Focus marking and the unavailability of inversion structures in the Bantu language Bàsàá (A43)

2015 
In this paper, we discuss in situ and (seemingly) ex situ focusing of nominal categories in Northern Basaa (Bantu A43). We maintain that the clause-initial position as well as the higher degree of exhaustivity associated with the latter type of focus is due to its underlying status as the structural subject of an inverted pseudo-cleft. From a typological perspective, we argue that Northern Basaa is a rigid SVO language in which surface positions primarily encode thematic relations. In this respect, it differs from many of its often-discussed relatives which are characterized by their flexibility in word order and the strong influence of focus in determining it. The fact that Basaa can leave its focused constituents in their canonical position and that its cleft-sentences display the underlying Subject–Predicate word order indicates that in this grammar focus does not have a significant impact on word order.
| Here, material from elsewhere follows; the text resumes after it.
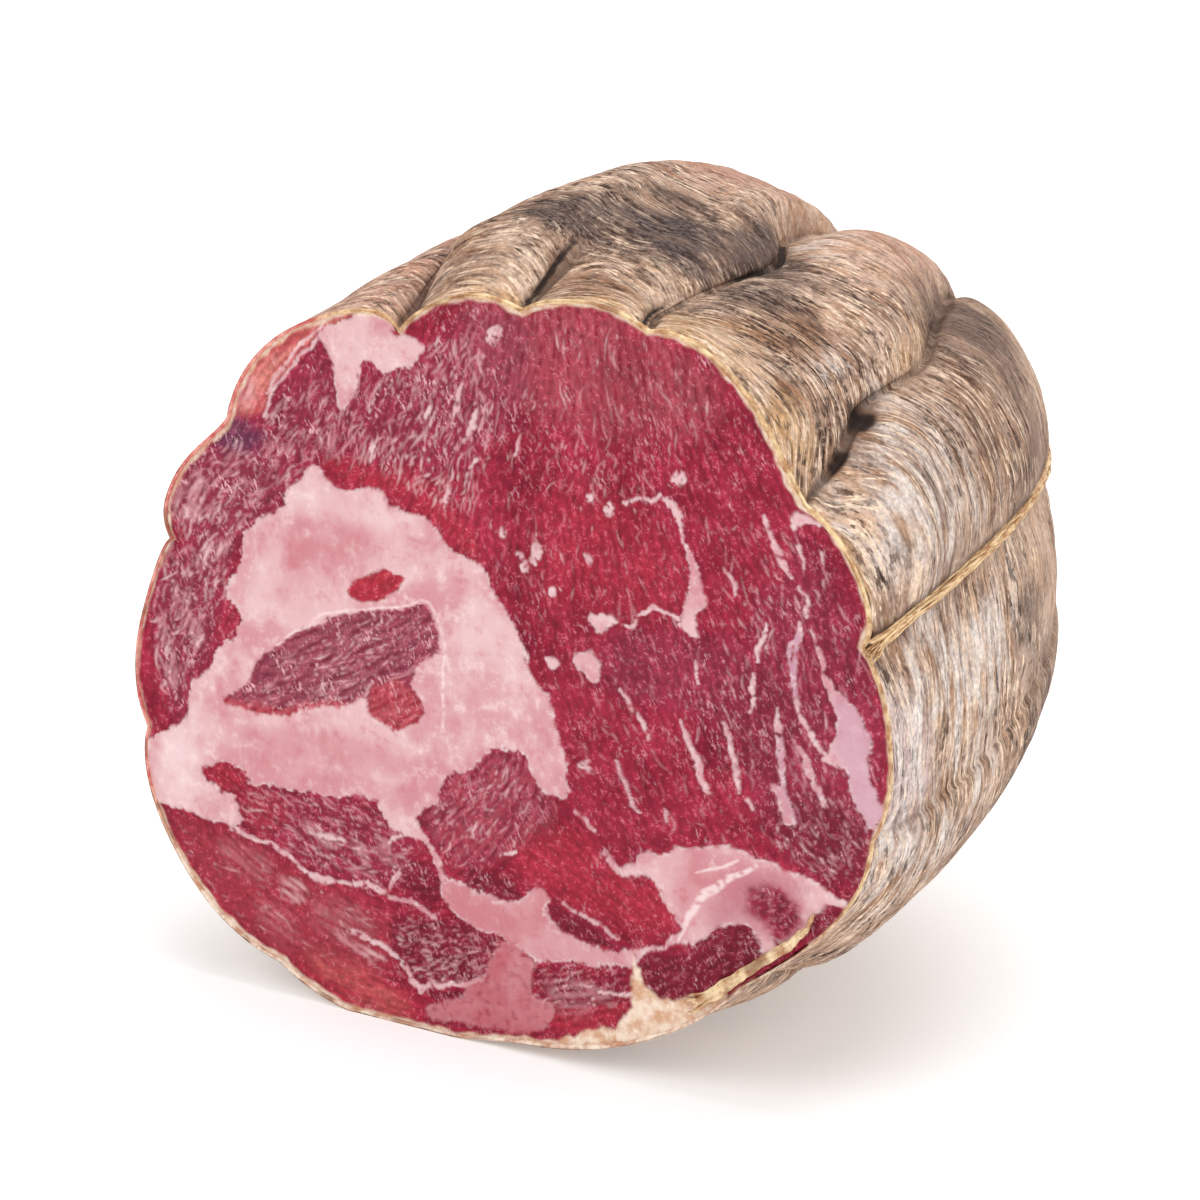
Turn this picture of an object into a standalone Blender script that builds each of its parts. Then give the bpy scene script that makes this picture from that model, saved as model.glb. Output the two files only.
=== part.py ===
"""Cut coppa: the closed end of a cured pork neck in its casing, drawn into lobes by lengthwise ties.

The cut face looks along -Y, the body runs back along +Y, and the piece rests on a flat at z = 0.
Sizes are in metres. Angles are in degrees, from +X toward +Z, about the middle of the cut face.
"""

import math

import bpy
import numpy as np

MM = 0.001

# Driving sizes
BODY_LENGTH = 92.3 * MM
TAPER_START = 12.9 * MM
END_ROUNDNESS_ABOVE = 2.42
END_ROUNDNESS_BELOW = 1.96
END_ROUNDNESS_UNDERNEATH = 3.3
UNDERNEATH_FROM = 0.84
END_DRIFT_X = -1.8 * MM
END_RISE = 3.6 * MM
CUT_TRANSITION = 15.0 * MM
FLOOR_BELOW_FACE_MIDDLE = 53.3 * MM

# Each lengthwise crease that a tie has pressed in, and the lobe from it to the next one:
# angle at the cut, turn of the angle toward the closed end, crease radius at the cut and behind it
# in mm, lobe bulge at the cut and behind it in mm, and the lean of the lobe's crown at the cut.
CREASES = (
    (15.4, 4.1, 56.4, 55.4, 2.4, 6.2, -0.27),
    (35.4, 16.6, 56.0, 55.8, 2.8, 3.8, 0.80),
    (66.3, 11.0, 56.3, 50.4, 1.8, 2.5, 0.76),
    (86.5, 1.5, 51.2, 52.8, 2.2, 6.2, 0.37),
    (109.4, -3.7, 47.4, 50.6, 4.2, 3.1, -0.65),
    (147.0, -1.4, 51.0, 49.0, 2.2, 4.0, 0.78),
    (170.4, 0.0, 52.9, 52.4, 1.5, 4.0, -0.57),
    (198.6, 0.0, 59.5, 57.9, 3.7, 4.0, -0.18),
    (234.0, 0.0, 60.3, 57.9, 0.2, 3.0, 0.80),
    (273.3, 1.2, 51.9, 48.9, 0.3, 2.5, 0.79),
    (315.1, -1.8, 51.5, 52.6, 0.9, 4.4, 0.08),
    (348.3, 5.1, 57.1, 56.4, 1.7, 1.6, -0.04),
)
LOBE_FULLNESS = 2.5
LOBE_HOLD = 1.3

# The strip that the piece has settled onto
BELLY_MIDDLE_X = -5.0 * MM
BELLY_HALF_WIDTH = 17.0 * MM
BELLY_LENGTH = 40.0 * MM
BELLY_RUN_OUT = 16.0 * MM
BELLY_CURVE = 3.0 * MM
BELLY_SINK = 1.5 * MM
BELLY_BLEND = 5.0 * MM
BELLY_GONE_AT_TAPER = 0.65
BELLY_WHOLE_AT_TAPER = 0.92

# The tie that lies in the first crease, over the closed end and part of the way down the crease
# across from it
TIE_RADIUS = 0.9 * MM
TIE_LIFT_IN_CREASE = 2.2 * MM
TIE_LIFT_AT_END = 1.35 * MM
TIE_LIFT_EASES_FROM = 0.6
TIE_CREASES = (0, 7)
TIE_OVERHANG = 1.0 * MM
TIE_LOOSE_END_DEPTH = 22.0 * MM

COLUMNS_PER_LOBE = 9
RINGS = 34
TIE_POINTS_PER_SIDE = 26


def smoothstep(value):
    held = np.clip(value, 0.0, 1.0)
    return held * held * (3.0 - 2.0 * held)


def smooth_lower(a, b, blend):
    """The lower of two heights, with the corner between them rounded."""
    share = np.clip(0.5 + 0.5 * (b - a) / blend, 0.0, 1.0)
    return b * (1.0 - share) + a * share - blend * share * (1.0 - share)


def taper(depth, roundness):
    """Share of the full radius that is left at this depth behind the cut."""
    run = np.clip((depth - TAPER_START) / (BODY_LENGTH - TAPER_START), 0.0, 1.0)
    return np.clip(1.0 - run**roundness, 0.0, 1.0) ** (1.0 / roundness)


def settle(x, depth, height, left):
    """Lowers the underside onto the resting strip and cuts it off flat at the floor."""
    held = smoothstep(depth / CUT_TRANSITION) * smoothstep(
        (left - BELLY_GONE_AT_TAPER) / (BELLY_WHOLE_AT_TAPER - BELLY_GONE_AT_TAPER)
    )
    across = (x - BELLY_MIDDLE_X) / BELLY_HALF_WIDTH
    past = np.clip((depth - BELLY_LENGTH) / BELLY_RUN_OUT, 0.0, None)
    belly = -FLOOR_BELOW_FACE_MIDDLE - BELLY_SINK + BELLY_CURVE * (across**4 + past**2)
    lowered = height + (smooth_lower(height, belly, BELLY_BLEND) - height) * held
    return np.maximum(lowered, -FLOOR_BELOW_FACE_MIDDLE)


def ring(depth):
    """The section at this depth behind the cut, as points about the middle of the cut face."""
    table = np.array(CREASES)
    angle, turn, cut_radius, body_radius, cut_bulge, body_bulge, lean = table.T
    mix = smoothstep(depth / CUT_TRANSITION)
    angle = angle + turn * depth / BODY_LENGTH
    radius = (cut_radius * (1.0 - mix) + body_radius * mix) * MM
    bulge = (cut_bulge * (1.0 - mix) + body_bulge * mix) * MM
    lean = lean * (1.0 - mix)
    lobe = np.repeat(np.arange(len(table)), COLUMNS_PER_LOBE)
    share = np.tile(np.arange(COLUMNS_PER_LOBE) / COLUMNS_PER_LOBE, len(table))
    following = np.roll(angle, -1)
    following[-1] += 360.0
    theta = np.radians(angle[lobe] * (1.0 - share) + following[lobe] * share)
    blend = smoothstep(share)
    base = radius[lobe] * (1.0 - blend) + np.roll(radius, -1)[lobe] * blend
    crown = 1.0 - np.abs(2.0 * share ** (2.0 ** lean[lobe]) - 1.0) ** LOBE_FULLNESS
    below = np.clip(-np.sin(theta), 0.0, 1.0)
    underneath = smoothstep((below - UNDERNEATH_FROM) / (1.0 - UNDERNEATH_FROM))
    roundness = END_ROUNDNESS_ABOVE * (1.0 - below) + END_ROUNDNESS_BELOW * below
    roundness += (END_ROUNDNESS_UNDERNEATH - END_ROUNDNESS_BELOW) * underneath
    left = taper(depth, roundness)
    r = base * left + bulge[lobe] * crown * np.clip(left * LOBE_HOLD, 0.0, 1.0)
    x = r * np.cos(theta) + END_DRIFT_X * depth / BODY_LENGTH
    z = r * np.sin(theta) + END_RISE * depth / BODY_LENGTH
    z = np.where(np.sin(theta) < 0.0, settle(x, depth, z, left), z)
    return np.column_stack((x, np.full_like(x, depth), z))


def ring_depths():
    """Depths of the sections, closer together toward the rounded end."""
    turn = np.linspace(0.0, 0.5 * math.pi, RINGS + 1)[:-1]
    return BODY_LENGTH * np.sin(turn)


def build_meat():
    """The meat in its casing: sections lofted from the cut face to the tip of the closed end."""
    rings = [ring(depth) for depth in ring_depths()]
    columns = len(rings[0])
    tip = (END_DRIFT_X, BODY_LENGTH, END_RISE)
    points = np.vstack(rings + [np.array([tip])])
    faces = [tuple(range(columns))]
    for level in range(len(rings) - 1):
        for column in range(columns):
            beside = (column + 1) % columns
            here = level * columns
            above = here + columns
            faces.append((here + beside, here + column, above + column, above + beside))
    last = (len(rings) - 1) * columns
    for column in range(columns):
        faces.append((last + (column + 1) % columns, last + column, len(points) - 1))
    mesh = bpy.data.meshes.new("coppa")
    mesh.from_pydata(points.tolist(), [], faces)
    mesh.validate()
    return bpy.data.objects.new("coppa", mesh)


def crease_line(index, first_depth):
    """Points along the floor of one crease, from this depth to near the tip."""
    first_turn = math.asin(first_depth / BODY_LENGTH)
    turn = np.linspace(first_turn, 0.5 * math.pi, TIE_POINTS_PER_SIDE + 1)[:-1]
    depths = BODY_LENGTH * np.sin(turn)
    return np.array([ring(depth)[index * COLUMNS_PER_LOBE] for depth in depths])


def lifted(line):
    """The line moved out along its own normal, so that a round tie lies clear of the crease."""
    along = np.gradient(line, axis=0)
    along /= np.linalg.norm(along, axis=1)[:, None]
    outward = line - np.array([END_DRIFT_X, 0.0, END_RISE])
    outward[:, 1] = 0.0
    outward /= np.maximum(np.linalg.norm(outward, axis=1), MM)[:, None]
    outward[:, 1] = smoothstep(line[:, 1] / BODY_LENGTH) ** 2
    normal = outward - along * np.sum(outward * along, axis=1)[:, None]
    normal /= np.linalg.norm(normal, axis=1)[:, None]
    share = line[:, 1] / BODY_LENGTH
    near_end = smoothstep((share - TIE_LIFT_EASES_FROM) / (1.0 - TIE_LIFT_EASES_FROM))[:, None]
    return line + normal * (TIE_LIFT_IN_CREASE * (1.0 - near_end) + TIE_LIFT_AT_END * near_end)


def tie_path():
    """The tie's middle line: up the first crease, over the tip and into the crease across."""
    first_depths = (0.0, TIE_LOOSE_END_DEPTH)
    up, down = (lifted(crease_line(*ends)) for ends in zip(TIE_CREASES, first_depths))
    tip = np.array([[END_DRIFT_X, BODY_LENGTH + TIE_LIFT_AT_END, END_RISE]])
    start = up[:1] - np.array([[0.0, TIE_OVERHANG, 0.0]])
    return np.vstack((start, up, tip, down[::-1]))


def build_tie(path):
    """A round tie along the path, with closed ends."""
    curve = bpy.data.curves.new("tie", "CURVE")
    curve.dimensions = "3D"
    curve.bevel_depth = TIE_RADIUS
    curve.bevel_resolution = 2
    curve.use_fill_caps = True
    spline = curve.splines.new("POLY")
    spline.points.add(len(path) - 1)
    for point, (x, y, z) in zip(spline.points, path):
        point.co = (x, y, z, 1.0)
    return bpy.data.objects.new("twine", curve)


def material(name, colour, roughness):
    made = bpy.data.materials.new(name)
    made.use_nodes = True
    shader = made.node_tree.nodes["Principled BSDF"]
    shader.inputs["Base Color"].default_value = (*colour, 1.0)
    shader.inputs["Roughness"].default_value = roughness
    shader.inputs["Metallic"].default_value = 0.0
    return made


def main():
    for obj in list(bpy.data.objects):
        bpy.data.objects.remove(obj)
    collection = bpy.data.collections.new("coppa")
    bpy.context.scene.collection.children.link(collection)

    meat = build_meat()
    meat.data.materials.append(material("casing", (0.42, 0.34, 0.28), 0.75))
    path = tie_path()
    tie = build_tie(path)
    tie.data.materials.append(material("twine", (0.62, 0.40, 0.19), 0.9))

    points = np.array([vertex.co for vertex in meat.data.vertices])
    middle_x = (points[:, 0].min() + points[:, 0].max()) / 2.0
    middle_y = (path[:, 1].min() + path[:, 1].max() + TIE_RADIUS) / 2.0
    for obj in (meat, tie):
        collection.objects.link(obj)
        obj.location = (-middle_x, -middle_y, FLOOR_BELOW_FACE_MIDDLE)


main()
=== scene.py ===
import math

import bpy
import numpy as np
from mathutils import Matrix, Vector


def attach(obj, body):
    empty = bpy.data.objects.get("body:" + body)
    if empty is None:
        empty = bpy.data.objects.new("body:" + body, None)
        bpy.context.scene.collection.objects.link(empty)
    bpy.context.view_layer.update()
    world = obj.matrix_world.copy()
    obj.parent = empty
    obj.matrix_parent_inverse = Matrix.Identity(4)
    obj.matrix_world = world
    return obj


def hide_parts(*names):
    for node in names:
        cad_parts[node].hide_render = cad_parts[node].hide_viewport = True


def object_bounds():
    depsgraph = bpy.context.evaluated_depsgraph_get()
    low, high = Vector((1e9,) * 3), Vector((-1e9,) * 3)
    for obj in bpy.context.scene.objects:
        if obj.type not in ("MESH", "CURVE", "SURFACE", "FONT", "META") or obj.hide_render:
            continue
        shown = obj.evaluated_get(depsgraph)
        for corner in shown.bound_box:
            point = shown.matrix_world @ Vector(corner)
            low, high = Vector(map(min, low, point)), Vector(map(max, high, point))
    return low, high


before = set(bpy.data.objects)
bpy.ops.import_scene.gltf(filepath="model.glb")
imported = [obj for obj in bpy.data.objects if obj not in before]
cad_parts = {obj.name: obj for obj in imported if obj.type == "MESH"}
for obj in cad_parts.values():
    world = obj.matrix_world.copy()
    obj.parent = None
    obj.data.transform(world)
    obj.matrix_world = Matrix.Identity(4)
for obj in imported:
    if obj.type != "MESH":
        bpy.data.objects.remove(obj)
cad_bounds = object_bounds()

MM = 0.001

# ---- The body's named sizes, in mm, as in the CAD model ----

BODY_LENGTH = 92.3
TAPER_START = 12.9
END_ROUNDNESS_ABOVE = 2.42
END_ROUNDNESS_BELOW = 1.96
END_ROUNDNESS_UNDERNEATH = 3.3
UNDERNEATH_FROM = 0.84
END_DRIFT_X = -1.8
END_RISE = 3.6
CUT_TRANSITION = 15.0
FLOOR_BELOW_FACE_MIDDLE = 53.3
CREASES = (
    (15.4, 4.1, 56.4, 55.4, 2.4, 6.2, -0.27),
    (35.4, 16.6, 56.0, 55.8, 2.8, 3.8, 0.80),
    (66.3, 11.0, 56.3, 50.4, 1.8, 2.5, 0.76),
    (86.5, 1.5, 51.2, 52.8, 2.2, 6.2, 0.37),
    (109.4, -3.7, 47.4, 50.6, 4.2, 3.1, -0.65),
    (147.0, -1.4, 51.0, 49.0, 2.2, 4.0, 0.78),
    (170.4, 0.0, 52.9, 52.4, 1.5, 4.0, -0.57),
    (198.6, 0.0, 59.5, 57.9, 3.7, 4.0, -0.18),
    (234.0, 0.0, 60.3, 57.9, 0.2, 3.0, 0.80),
    (273.3, 1.2, 51.9, 48.9, 0.3, 2.5, 0.79),
    (315.1, -1.8, 51.5, 52.6, 0.9, 4.4, 0.08),
    (348.3, 5.1, 57.1, 56.4, 1.7, 1.6, -0.04),
)
LOBE_FULLNESS = 2.5
LOBE_HOLD = 1.3
BELLY_MIDDLE_X = -5.0
BELLY_HALF_WIDTH = 17.0
BELLY_LENGTH = 40.0
BELLY_RUN_OUT = 16.0
BELLY_CURVE = 3.0
BELLY_SINK = 1.5
BELLY_BLEND = 5.0
BELLY_GONE_AT_TAPER = 0.65
BELLY_WHOLE_AT_TAPER = 0.92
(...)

This difference between Basaa and other Bantu languages like Aghem (Grassfield), Kinyarwanda, Northern Sotho and Zulu is accounted for within Optimality Theory. Three constraints play a central role in capturing the various focusing strategies displayed by these languages: *Non-Subject/Proto-Agent, Subject=Topic and Align-Focus/Right. In this set of languages, Basaa is unique in placing the argument linking constraint above the two information-structural interface constraints.